Noch bis zum 11. Dezember läuft eine bildungspolitische Veranstaltungsreihe des AStA der Uni Konstanz, die sich mit den Themen Armut, Ausgrenzung und Leistungszwang befasst. Im Wochenrhytmus lädt die Studierendenvertretung jeweils Donnerstags zu einer Veranstaltung ein, die sich mit theoretischen und aktuellen politischen Fragen auseinandersetzt. Ziel der Veranstalter ist es dabei, “uns und andere (zu) befähigen, gesellschaftliche Zusammenhänge zu verstehen, zu hinterfragen und zu verändern”. Universitäre Bildung sollte nach Überzeugung der OrganisatorInnen nicht in erster Linie der Produktion “möglichst gut verdienender Arbeitnehmer*innen” dienen und auch nicht hauptsächlich Antworten auf die Frage suchen, “welches Wissen morgen förderlich für das Wirtschaftswachstum sein könnte”. Im Zentrum von Bildung und Wissenschaft müsse vielmehr “der Mensch, seine Bedürfnisbefriedigung und seine gesellschaftliche Teilhabe” stehen, heißt es in der Einladung des AStA zu der von der Rosa-Luxemberg-Stiftung unterstützten Veranstaltungsreihe. Ein spannender Ansatz, der sich wohltuend vom ansonsten staatsoffiziell verbreiteten Credo abhebt, dem zufolge die Hochschulbildung der Heranzüchtung von Eliten zu dienen habe und die universitäre Forschung möglichst effektiv den Konzernen zuarbeiten müsse. Den Auftakt der Reihe machte am 23. Oktober der Münsteraner Soziologe Andreas Kemper, der in seinem Vortrag den gesellschaftspolitischen Ursachen der Bildungsbenachteiligung nachging. Hier der Bericht unseres Autors Konstantin Eisel.

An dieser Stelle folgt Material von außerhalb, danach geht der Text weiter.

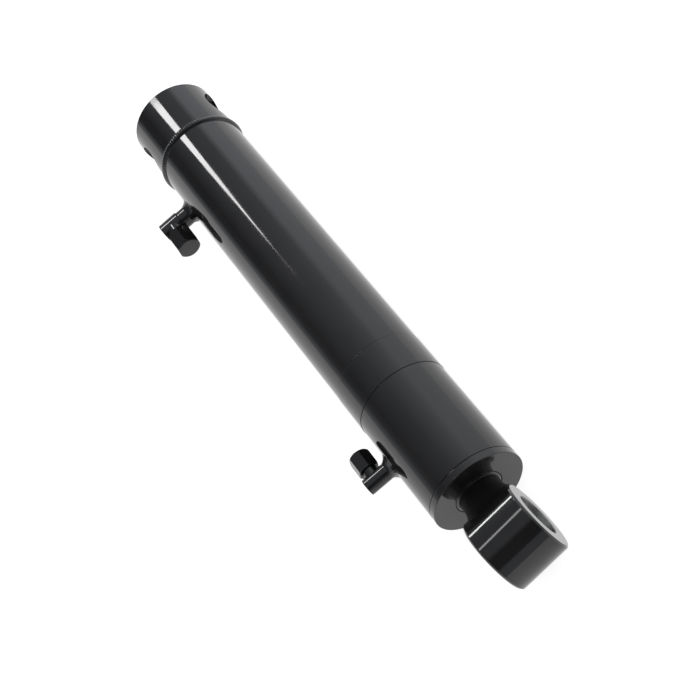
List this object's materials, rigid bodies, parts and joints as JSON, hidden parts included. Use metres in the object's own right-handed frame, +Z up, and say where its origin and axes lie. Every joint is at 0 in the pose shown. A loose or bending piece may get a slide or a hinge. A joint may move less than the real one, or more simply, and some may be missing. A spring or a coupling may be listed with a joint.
{
  "type": "hydraulic cylinder",
  "caption": "Welded double-acting hydraulic cylinder, drawn in, with a cross-bored base, a rod that slides and turns, a cross-tube rod eye and hex-capped side ports.",
  "frame": {"origin": "centre of the base pin bore, on the cylinder's axis", "axes": "+X along the rod towards its eye, +Y along the base pin and away from the ports, +Z up"},
  "size_m": [0.5597, 0.1093, 0.0806],
  "materials": {
    "barrel_tube": "gloss black enamel",
    "barrel_band": "gloss black enamel",
    "base_end": "gloss black enamel",
    "base_weld_bead": "gloss black enamel",
    "base_port_block": "gloss black enamel",
    "base_port_weld": "gloss black enamel",
    "base_port_adapter": "zinc plated",
    "base_port_cap": "gloss black enamel",
    "rod_port_block": "gloss black enamel",
    "rod_port_weld": "gloss black enamel",
    "rod_port_adapter": "zinc plated",
    "rod_port_cap": "gloss black enamel",
    "gland": "gloss black enamel",
    "gland_o_ring": "matte nitrile",
    "gland_backup_ring": "nylon",
    "rod_wear_ring": "bronze-filled PTFE",
    "rod_seal": "polyurethane",
    "rod_wiper": "matte nitrile",
    "piston_rod": "hard chrome, ground",
    "piston": "machined",
    "piston_nut": "machined",
    "piston_static_o_ring": "matte nitrile",
    "piston_seal": "polyurethane",
    "piston_seal_energizer": "matte nitrile",
    "piston_wear_ring_front": "bronze-filled PTFE",
    "piston_wear_ring_rear": "bronze-filled PTFE",
    "rod_eye": "gloss black enamel",
    "rod_eye_weld": "gloss black enamel"
  },
  "bodies": {
    "barrel": {"barrel_tube": "barrel_tube", "barrel_band": "barrel_band", "base_end": "base_end", "base_weld_bead": "base_weld_bead", "base_port_block": "base_port_block", "base_port_weld": "base_port_weld", "base_port_adapter": "base_port_adapter", "rod_port_block": "rod_port_block", "rod_port_weld": "rod_port_weld", "rod_port_adapter": "rod_port_adapter", "gland": "gland", "gland_o_ring": "gland_o_ring", "gland_backup_ring": "gland_backup_ring", "rod_wear_ring": "rod_wear_ring", "rod_seal": "rod_seal", "rod_wiper": "rod_wiper"},
    "piston_rings": {"piston_seal": "piston_seal", "piston_seal_energizer": "piston_seal_energizer", "piston_wear_ring_front": "piston_wear_ring_front", "piston_wear_ring_rear": "piston_wear_ring_rear"},
    "rod": {"piston_rod": "piston_rod", "piston": "piston", "piston_nut": "piston_nut", "piston_static_o_ring": "piston_static_o_ring", "rod_eye": "rod_eye", "rod_eye_weld": "rod_eye_weld"},
    "base_cap": {"base_port_cap": "base_port_cap"},
    "rod_cap": {"rod_port_cap": "rod_port_cap"}
  },
  "joints": [
    {"name": "rod_slide", "type": "slide", "parent": "barrel", "child": "piston_rings", "axis": [1, 0, 0], "range_m": [0, 0.2794]},
    {"name": "rod_swivel", "type": "hinge", "parent": "piston_rings", "child": "rod", "pos_m": [0.0876, 0, 0], "axis": [1, 0, 0], "continuous": true},
    {"name": "base_cap_off", "type": "slide", "parent": "barrel", "child": "base_cap", "axis": [1, 0, 0], "range_m": [0, 0.024]},
    {"name": "rod_cap_off", "type": "slide", "parent": "barrel", "child": "rod_cap", "axis": [-1, 0, 0], "range_m": [0, 0.02]}
  ]
}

Klassismus: Eine vergessene Form der Diskriminierung

Das Allgemeine Gleichbehandlungsgesetz (AGG), verabschiedet vom deutschen Bundestag im August 2006 nach einer Richtlinie der Europäischen Union, soll verschiedenste Formen der „Benachteiligungen aus Gründen der Rasse oder wegen der ethnischen Herkunft, des Geschlechts, der Religion oder Weltanschauung, einer Behinderung, des Alters oder der sexuellen Identität“ verhindern. Diese Art von Normen, welche Diskriminierung in unterschiedlichsten gesellschaftlichen Bereichen wie Arbeitsmarkt, Sozialschutz und Bildung bekämpfen sollen, sind sicherlich zu begrüßen. Doch eher selten kommt die Frage auf, ob die Definition von Diskriminierung, die in solchen Gesetzen zur Anwendung kommt, tatsächlich alle relevanten Grundlagen für Benachteiligung abdeckt.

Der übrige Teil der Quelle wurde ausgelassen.